Calling in the big guns
10/14/2021, 6 p.m.
Terry McAuliffe is bringing in the big guns.
In the next few days, former President Obama, First Lady Jill Biden, Atlanta Mayor Keisha Lance Bottoms and former Georgia gubernatorial candidate Stacey Abrams will be mostly in the Richmond area and Hampton Roads stumping for Mr. McAuliffe.
The Democratic gubernatorial candidate is leaving nothing to chance in his bid for a second term as Virginia’s chief executive.
Mr. McAuliffe needs all the high-powered, high-profile help he can get to muster voter turnout by Nov. 2 in what has become a stiff race against GOP candidate Glenn Youngkin, a “Trump wannabe,” as Mr. McAuliffe aptly describes him.
The stakes are high in this election, with Virginia’s future direction teetering in the balance. Will we have four more years of progress in education, health care, voting rights, women’s rights, criminal justice reform and racial equity under a new McAuliffe administration, or will we be taken backward by a Youngkin administration?

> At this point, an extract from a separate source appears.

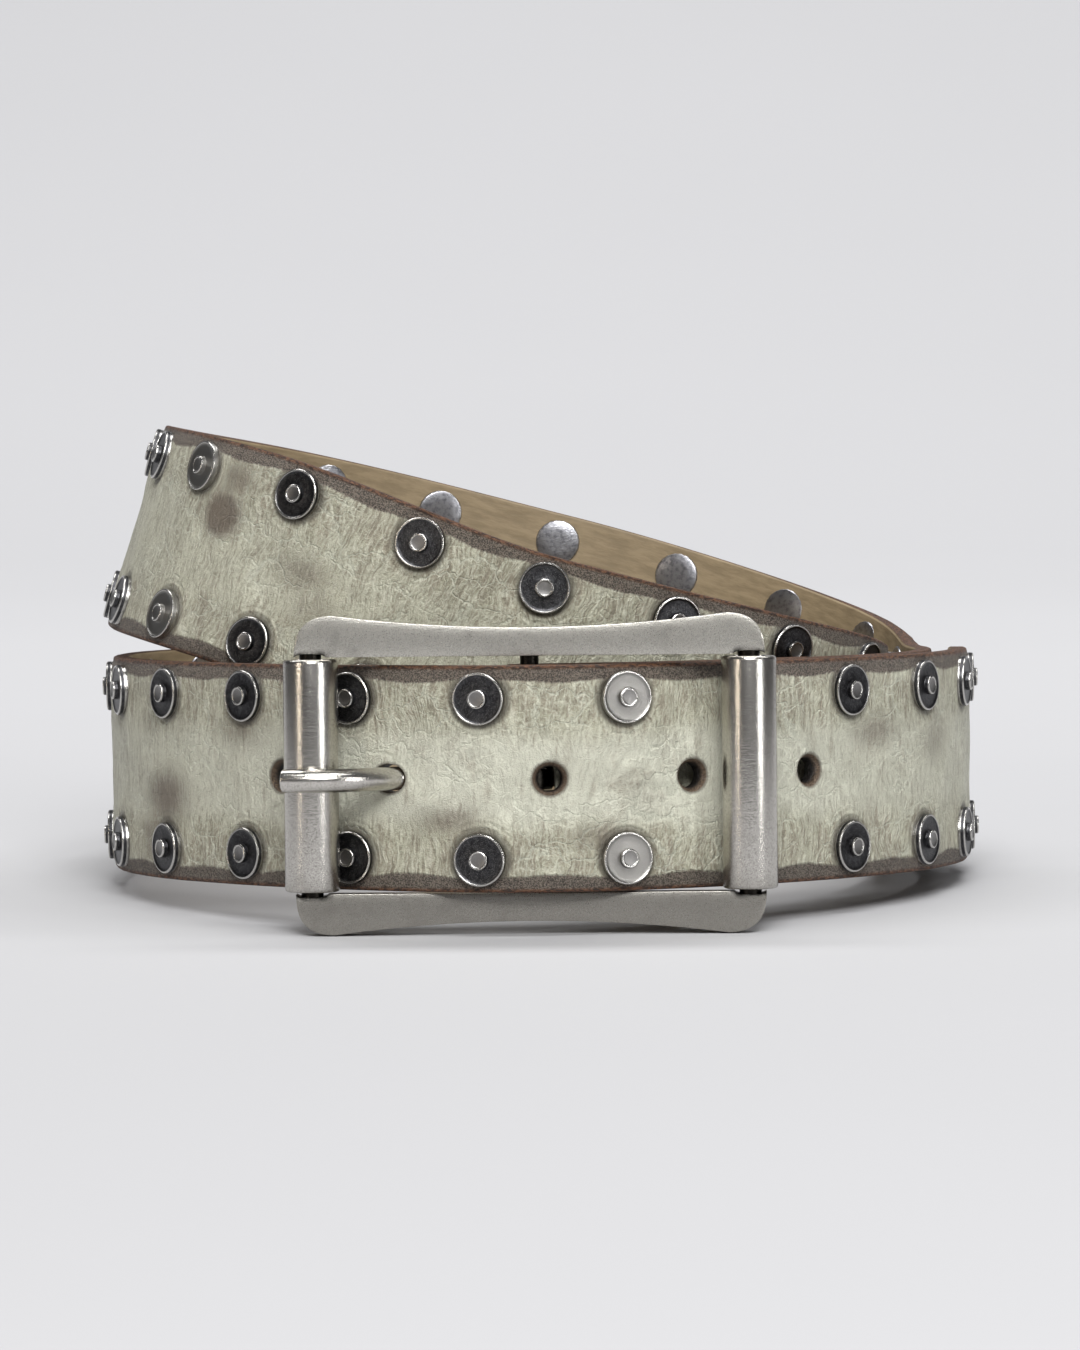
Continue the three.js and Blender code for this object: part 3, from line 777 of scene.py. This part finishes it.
class Net:
    def __init__(self, name, metallic, coat=0.0):
        self.material = bpy.data.materials.new(name)
        self.material.use_nodes = True
        self.tree = self.material.node_tree
        self.shader = self.tree.nodes["Principled BSDF"]
        self.shader.inputs["Metallic"].default_value = metallic
        self.shader.inputs["Coat Weight"].default_value = coat

    def put(self, socket, value):
        if isinstance(value, bpy.types.NodeSocket):
            self.tree.links.new(value, socket)
        else:
            socket.default_value = value

    def node(self, kind, inputs, **settings):
        made = self.tree.nodes.new(kind)
        for name, value in settings.items():
            setattr(made, name, value)
        for key, value in inputs.items():
            self.put(made.inputs[key], value)
        return made

    def attribute(self, name, output="Vector"):
        return self.node("ShaderNodeAttribute", {}, attribute_name=name).outputs[output]

    def math(self, operation, a, b=0.0, c=0.0):
        return self.node("ShaderNodeMath", {0: a, 1: b, 2: c}, operation=operation).outputs[0]

    def parts(self, vector):
        return self.node("ShaderNodeSeparateXYZ", {0: vector}).outputs

    def join(self, x, y, z):
        return self.node("ShaderNodeCombineXYZ", {0: x, 1: y, 2: z}).outputs[0]

    def vector(self, operation, a, b):
        return self.node("ShaderNodeVectorMath", {0: a, 1: b}, operation=operation).outputs[0]

    def scaled(self, vector, by):
        return self.vector("MULTIPLY", vector, by)

    def length(self, vector):
        made = self.node("ShaderNodeVectorMath", {0: vector}, operation="LENGTH")
        return made.outputs["Value"]

    def warped(self, vector, scale, reach):
        """The same coordinates, pushed about by a noise of its own by up to half the reach."""
        made = self.node("ShaderNodeTexNoise", {"Vector": vector, "Scale": scale, "Detail": 2.0})
        push = self.vector("SUBTRACT", made.outputs["Color"], (0.5, 0.5, 0.5))
        return self.vector("ADD", vector, self.scaled(push, (reach, reach, 0.0)))

    def step(self, value, low, high):
        """0 below low, 1 above high, smooth between; low may be the greater."""
        inputs = {"Value": value, "From Min": low, "From Max": high}
        made = self.node("ShaderNodeMapRange", inputs, interpolation_type="SMOOTHSTEP")
        return made.outputs["Result"]

    def noise(self, vector, scale, detail=3.0, roughness=0.55, distortion=0.0):
        inputs = {"Vector": vector, "Scale": scale, "Detail": detail}
        inputs |= {"Roughness": roughness, "Distortion": distortion}
        return self.node("ShaderNodeTexNoise", inputs).outputs[0]

    def mix(self, share, a, b):
        return self.node("ShaderNodeMix", {0: share, 6: a, 7: b}, data_type="RGBA").outputs[2]

    def blend(self, share, a, b):
        return self.node("ShaderNodeMix", {0: share, 2: a, 3: b}, data_type="FLOAT").outputs[0]

    def cracks(self, vector, scale, width):
        """Thin lines round random cells: 1 on a line."""
        inputs = {"Vector": vector, "Scale": scale}
        made = self.node("ShaderNodeTexVoronoi", inputs, feature="DISTANCE_TO_EDGE")
        return self.step(made.outputs["Distance"], width, 0.0)

    def bump(self, height, distance, strength=1.0):
        inputs = {"Height": height, "Distance": distance, "Strength": strength}
        return self.node("ShaderNodeBump", inputs).outputs[0]

    def finish(self, colour, roughness, normal):
        self.put(self.shader.inputs["Base Color"], colour)
        self.put(self.shader.inputs["Roughness"], roughness)
        self.put(self.shader.inputs["Normal"], normal)
        print("material", self.material.name, len(self.tree.nodes), "nodes")
        return self.material


# %% [markdown]
# The leather's colour is a thin pale wash over brown hide. It is thick along the middle, worn
# into fine streaks across the strap towards its edges, and stained in a few places. Painted shade
# darkens it round the washers, in the wrinkles' valleys, in the holes and towards the buckle's
# sides, and a painted highlight lightens the wrinkles' ridges. All of it is laid out in the flat
# strap's millimetres, so the first nodes find where a point lies: how far from the edge, from the
# nearest washer and from the nearest hole.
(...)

Mr. Youngkin already is playing fast and loose with our health, saying he supports COVID-19 vaccines but is against vaccination and mask mandates. How can our schools, our community and our people, who have been disproportionately hit by the pandemic, ever hope to recover if the next governor isn’t invested in the scientifically proven methods to stem the virus?
Ms. Abrams, a national leader in the fight against voter suppression, and Mayor Bottoms are inspiring orators who can energize voters when they speak to congregations this Sunday in Norfolk and Richmond. We believe they can mobilize “souls to the polls,” which will be critical for a McAuliffe victory.
Turnout will not only impact who the next governor, lieutenant governor and attorney general are, but will determine whether Democrats maintain control of the legislative branch of our state government — the Virginia General Assembly.
Richmond voters also will decide whether the planned $565 million South Richmond casino project by Urban One will be a go. That race also is neck and neck, according to the polls, with turnout deciding whether Richmond will have its own large casino and resort, or whether city dwellers will have to drive to Norfolk, Portsmouth, Danville and/or Bristol to gamble. Those four cities have gotten a jumpstart, with voters there already approving casinos in referendums last November.
U.S. Sen. Tim Kaine, a Richmond resident, publicly acknowl- edged that he voted against the casino in early voting. But he also stated late last week that his own household is divided on the issue. He said his wife, Anne B. Holton, a former Richmond judge, former state secretary of education and former interim president of George Mason University, voted for the Richmond casino for the jobs and development it would bring.
Certainly, big guns are needed for progress.